→ TASK: Every line of the material below should be repeated exactly.

* * * * * * * * *

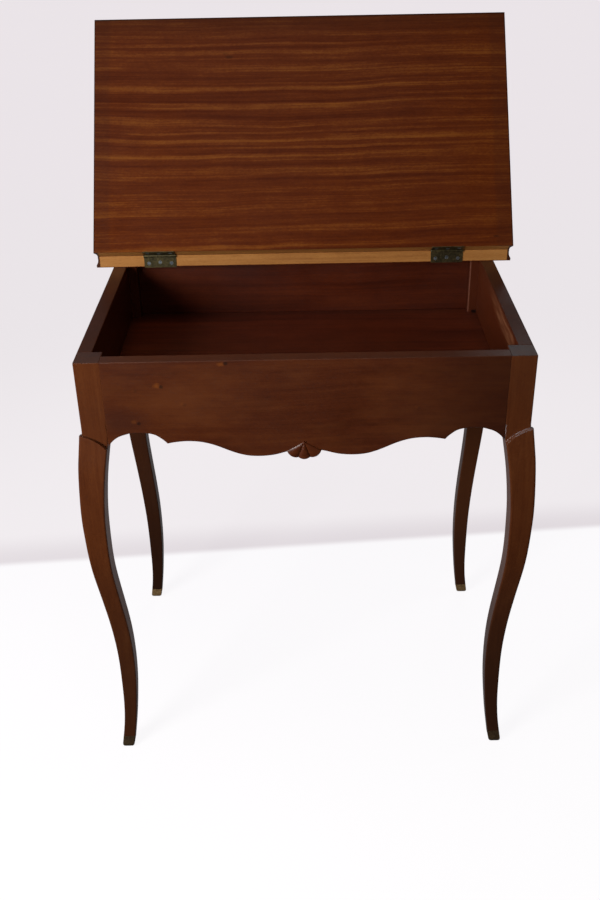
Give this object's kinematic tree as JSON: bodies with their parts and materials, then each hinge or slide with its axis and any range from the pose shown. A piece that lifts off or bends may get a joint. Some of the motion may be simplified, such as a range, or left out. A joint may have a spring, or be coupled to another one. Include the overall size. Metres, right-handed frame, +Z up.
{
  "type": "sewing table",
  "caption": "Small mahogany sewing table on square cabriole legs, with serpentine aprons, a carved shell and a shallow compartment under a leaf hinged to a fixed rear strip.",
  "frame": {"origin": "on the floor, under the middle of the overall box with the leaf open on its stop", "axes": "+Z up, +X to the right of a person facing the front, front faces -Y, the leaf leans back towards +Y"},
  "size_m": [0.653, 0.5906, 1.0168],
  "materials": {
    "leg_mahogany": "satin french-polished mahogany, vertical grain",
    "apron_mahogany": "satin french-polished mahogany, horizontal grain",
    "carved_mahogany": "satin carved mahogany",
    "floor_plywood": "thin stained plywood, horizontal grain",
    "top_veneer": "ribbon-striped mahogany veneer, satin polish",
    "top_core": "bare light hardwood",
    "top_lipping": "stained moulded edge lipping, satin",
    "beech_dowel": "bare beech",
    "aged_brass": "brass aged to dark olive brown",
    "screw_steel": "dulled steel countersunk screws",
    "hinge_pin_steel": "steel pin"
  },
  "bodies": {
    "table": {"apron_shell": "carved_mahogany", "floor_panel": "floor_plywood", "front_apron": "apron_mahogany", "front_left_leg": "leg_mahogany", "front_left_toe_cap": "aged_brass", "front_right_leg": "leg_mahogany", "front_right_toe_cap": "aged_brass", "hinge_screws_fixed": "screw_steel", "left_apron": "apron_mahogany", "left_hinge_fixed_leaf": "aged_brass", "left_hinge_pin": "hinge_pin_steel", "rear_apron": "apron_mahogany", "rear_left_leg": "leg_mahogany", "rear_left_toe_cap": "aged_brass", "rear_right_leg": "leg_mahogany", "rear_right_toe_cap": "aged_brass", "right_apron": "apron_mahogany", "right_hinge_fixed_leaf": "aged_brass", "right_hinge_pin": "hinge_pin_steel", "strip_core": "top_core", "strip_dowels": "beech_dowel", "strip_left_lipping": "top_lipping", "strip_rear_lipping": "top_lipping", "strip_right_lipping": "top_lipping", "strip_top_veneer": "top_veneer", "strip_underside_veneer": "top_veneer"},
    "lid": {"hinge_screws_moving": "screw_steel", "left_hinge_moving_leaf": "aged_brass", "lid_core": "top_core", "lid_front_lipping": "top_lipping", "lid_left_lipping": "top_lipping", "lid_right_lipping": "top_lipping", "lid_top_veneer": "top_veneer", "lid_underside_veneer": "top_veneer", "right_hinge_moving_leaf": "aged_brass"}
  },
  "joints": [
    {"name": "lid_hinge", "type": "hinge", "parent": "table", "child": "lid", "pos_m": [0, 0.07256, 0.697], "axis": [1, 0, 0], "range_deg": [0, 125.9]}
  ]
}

* * * * * * * * *

→ ANSWER TO THE TASK:
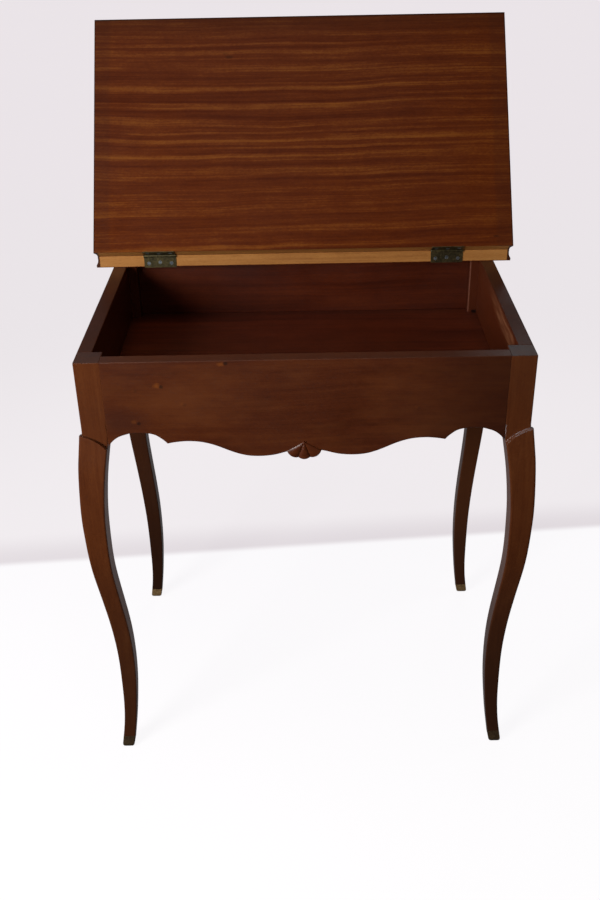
Give this object's kinematic tree as JSON: bodies with their parts and materials, then each hinge or slide with its axis and any range from the pose shown. A piece that lifts off or bends may get a joint. Some of the motion may be simplified, such as a range, or left out. A joint may have a spring, or be coupled to another one. Include the overall size. Metres, right-handed frame, +Z up.
{
  "type": "sewing table",
  "caption": "Small mahogany sewing table on square cabriole legs, with serpentine aprons, a carved shell and a shallow compartment under a leaf hinged to a fixed rear strip.",
  "frame": {"origin": "on the floor, under the middle of the overall box with the leaf open on its stop", "axes": "+Z up, +X to the right of a person facing the front, front faces -Y, the leaf leans back towards +Y"},
  "size_m": [0.653, 0.5906, 1.0168],
  "materials": {
    "leg_mahogany": "satin french-polished mahogany, vertical grain",
    "apron_mahogany": "satin french-polished mahogany, horizontal grain",
    "carved_mahogany": "satin carved mahogany",
    "floor_plywood": "thin stained plywood, horizontal grain",
    "top_veneer": "ribbon-striped mahogany veneer, satin polish",
    "top_core": "bare light hardwood",
    "top_lipping": "stained moulded edge lipping, satin",
    "beech_dowel": "bare beech",
    "aged_brass": "brass aged to dark olive brown",
    "screw_steel": "dulled steel countersunk screws",
    "hinge_pin_steel": "steel pin"
  },
  "bodies": {
    "table": {"apron_shell": "carved_mahogany", "floor_panel": "floor_plywood", "front_apron": "apron_mahogany", "front_left_leg": "leg_mahogany", "front_left_toe_cap": "aged_brass", "front_right_leg": "leg_mahogany", "front_right_toe_cap": "aged_brass", "hinge_screws_fixed": "screw_steel", "left_apron": "apron_mahogany", "left_hinge_fixed_leaf": "aged_brass", "left_hinge_pin": "hinge_pin_steel", "rear_apron": "apron_mahogany", "rear_left_leg": "leg_mahogany", "rear_left_toe_cap": "aged_brass", "rear_right_leg": "leg_mahogany", "rear_right_toe_cap": "aged_brass", "right_apron": "apron_mahogany", "right_hinge_fixed_leaf": "aged_brass", "right_hinge_pin": "hinge_pin_steel", "strip_core": "top_core", "strip_dowels": "beech_dowel", "strip_left_lipping": "top_lipping", "strip_rear_lipping": "top_lipping", "strip_right_lipping": "top_lipping", "strip_top_veneer": "top_veneer", "strip_underside_veneer": "top_veneer"},
    "lid": {"hinge_screws_moving": "screw_steel", "left_hinge_moving_leaf": "aged_brass", "lid_core": "top_core", "lid_front_lipping": "top_lipping", "lid_left_lipping": "top_lipping", "lid_right_lipping": "top_lipping", "lid_top_veneer": "top_veneer", "lid_underside_veneer": "top_veneer", "right_hinge_moving_leaf": "aged_brass"}
  },
  "joints": [
    {"name": "lid_hinge", "type": "hinge", "parent": "table", "child": "lid", "pos_m": [0, 0.07256, 0.697], "axis": [1, 0, 0], "range_deg": [0, 125.9]}
  ]
}